In setting out to solve the reverse sprinkler problem, Ristroph, Sprinkle, and their co-authors, Kaizhe Wang, an NYU doctoral student at the time of the study, and Mingxuan Zuo, an NYU graduate student, custom manufactured sprinkler devices and immersed them in water in an apparatus that pushes in or pulls out water at controllable rates. To let the device spin freely in response to the flow, the researchers built a new type of ultra-low-friction rotary bearing. They also designed the sprinkler in a way that enabled them to observe and measure how the water flows outside, inside, and through it.

“This has never been done before and was key to solving the problem,” Ristroph explains.

To better observe the reverse sprinkler process, the researchers added dyes and microparticles in the water, illuminated with lasers, and captured the flows using high-speed cameras.

The results showed that a reverse sprinkler rotates much more slowly than does a conventional one—about 50 times slower—but the mechanisms are fundamentally similar.
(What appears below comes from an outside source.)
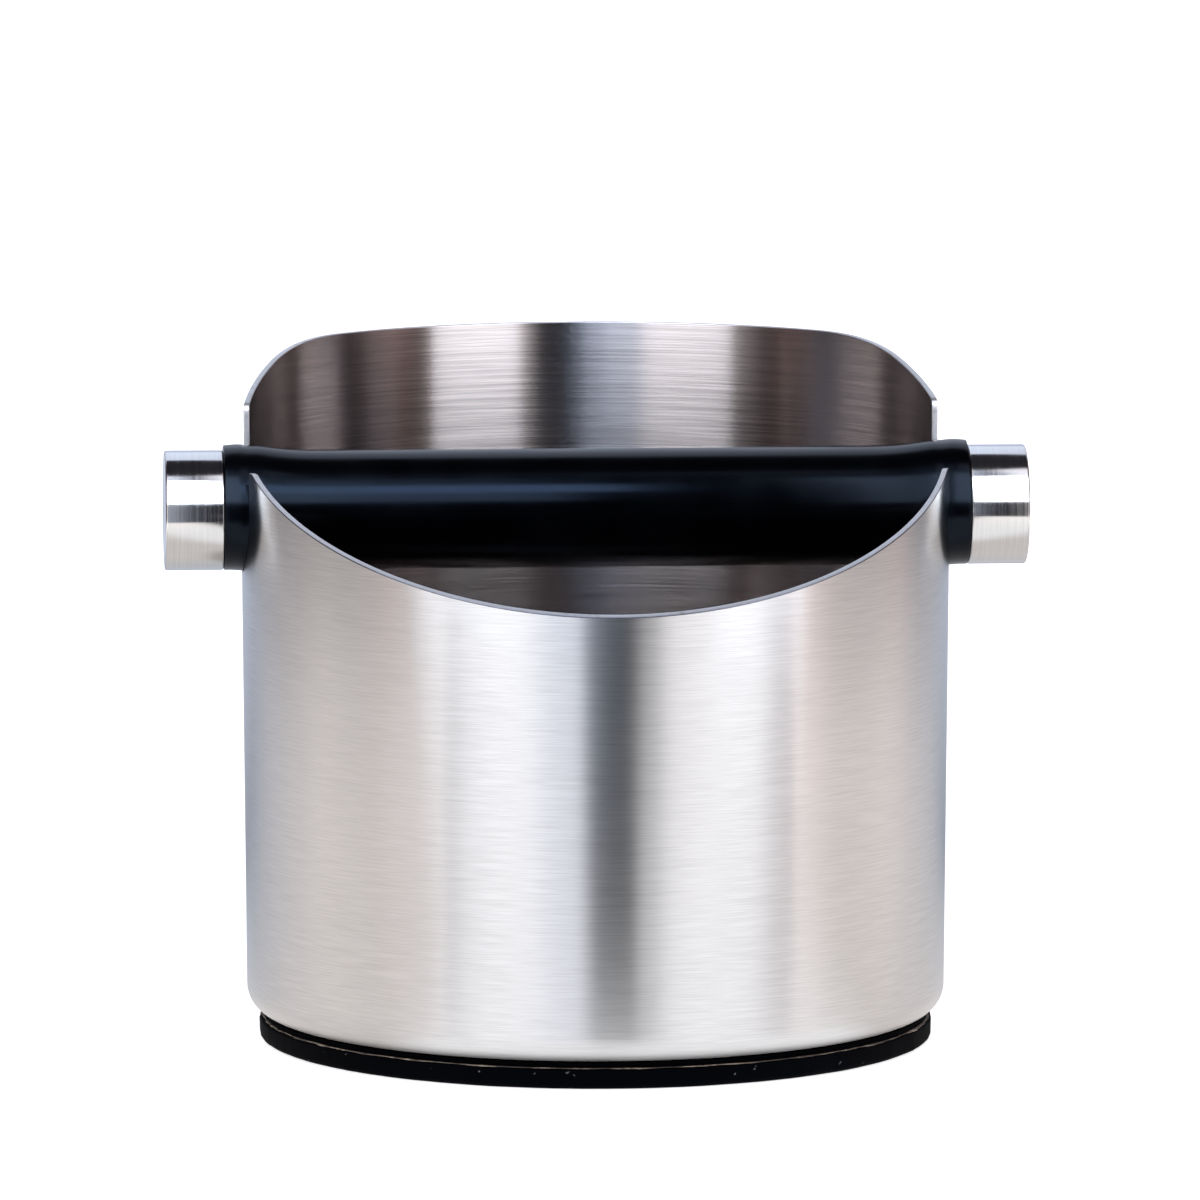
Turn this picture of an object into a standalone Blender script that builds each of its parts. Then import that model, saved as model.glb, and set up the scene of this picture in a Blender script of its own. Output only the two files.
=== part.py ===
"""Countertop espresso knock box: a brushed steel can with an oblique mouth, a rubber-covered knock bar
that lifts out of two open slots, and a soft base. Metres, +Z up, origin at the middle of the base."""

import math

import bpy
import bmesh

# ---- Driving dimensions, in metres ----

# Base: three stacked discs. Each keeps a small gap to the next.
PAD_RADIUS = 0.0587
PAD_THICKNESS = 0.0031
PAD_EDGE_RADIUS = 0.0010
FILM_RADIUS = 0.0583
FILM_THICKNESS = 0.0002
FOAM_RADIUS = 0.0576
FOAM_THICKNESS = 0.0003
GAP = 0.0003

# Can: drawn steel, slightly wider at the mouth than at the bottom.
CAN_BOTTOM = 0.0045
CAN_TOP = 0.1187
CAN_RADIUS_BOTTOM = 0.06085
CAN_RADIUS_TOP = 0.06184
WALL = 0.0010
CORNER_RADIUS = 0.0048
BLANK_MARGIN = 0.0040

# Mouth, in the side view (y towards the back, z up): a low front lip, a rising edge to the horns,
# the two bar slots, and a rear wall with rounded upper corners.
LIP_Y = -0.0615
LIP_Z = 0.0813
LIP_EDGE_BOW = 0.00035
HORN_Y = -0.0139
HORN_Z = 0.1004
HORN_CORNER = 0.0006
SLOT_HALF_WIDTH = 0.0107
SHOULDER_Z = 0.1102
SHOULDER_CORNER = 0.0015
SHOULDER_SLOPE = math.radians(20.0)
REAR_CORNER_RADIUS = 0.0500

# Knock bar: a steel rod in a rubber sleeve, with a cap screwed to each end on a stud.
BAR_Z = 0.0927
BAR_RADIUS = 0.0104
BAR_LENGTH = 0.1500
CAP_LENGTH = 0.0102
CAP_CHAMFER = 0.0003
ROD_RADIUS = 0.0060
STUD_RADIUS = 0.0030
STUD_LENGTH = 0.0180
STUD_IN_CAP = 0.0065

STEEL_STEPS = 96
BAR_STEPS = 48

CUTTER_HALF_WIDTH = 0.0800
CUTTER_TOP = 0.1500
CUTTER_REACH = 0.0750
MERGE = 0.00001


# ---- Scene, collections and materials ----


def clear_scene():
    for obj in list(bpy.data.objects):
        bpy.data.objects.remove(obj, do_unlink=True)


def new_collection(name):
    collection = bpy.data.collections.new(name)
    bpy.context.scene.collection.children.link(collection)
    return collection


def new_material(name, colour, roughness, metallic):
    material = bpy.data.materials.new(name)
    material.use_nodes = True
    shader = material.node_tree.nodes["Principled BSDF"]
    shader.inputs["Base Color"].default_value = (*colour, 1.0)
    shader.inputs["Roughness"].default_value = roughness
    shader.inputs["Metallic"].default_value = metallic
    material.diffuse_color = (*colour, 1.0)
    return material


# ---- Shape helpers ----


def arc(centre, radius, start, end, steps):
    """Points on an arc in a 2D plane, from start to end in degrees, both ends included."""
    points = []
    for step in range(steps + 1):
        angle = math.radians(start + (end - start) * step / steps)
        points.append((centre[0] + radius * math.cos(angle), centre[1] + radius * math.sin(angle)))
    return points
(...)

A conventional forward sprinkler acts like a rotating version of a rocket powered by water jetting out of the arms. A reverse sprinkler acts as an “inside-out rocket,” with its jets shooting inside the chamber where the arms meet. The researchers found that the two internal jets collide but they do not meet exactly head on, and their math model showed how this subtle effect produces forces that rotate the sprinkler in reverse.

The team sees the breakthrough as potentially beneficial to harnessing climate-friendly energy sources.

“There are ample and sustainable sources of energy flowing around us—wind in our atmosphere as well as waves and currents in our oceans and rivers,” says Ristroph. “Figuring out how to harvest this energy is a major challenge and will require us to better understand the physics of fluids.”

The work was supported by a grant from the National Science Foundation (DMS-1646339).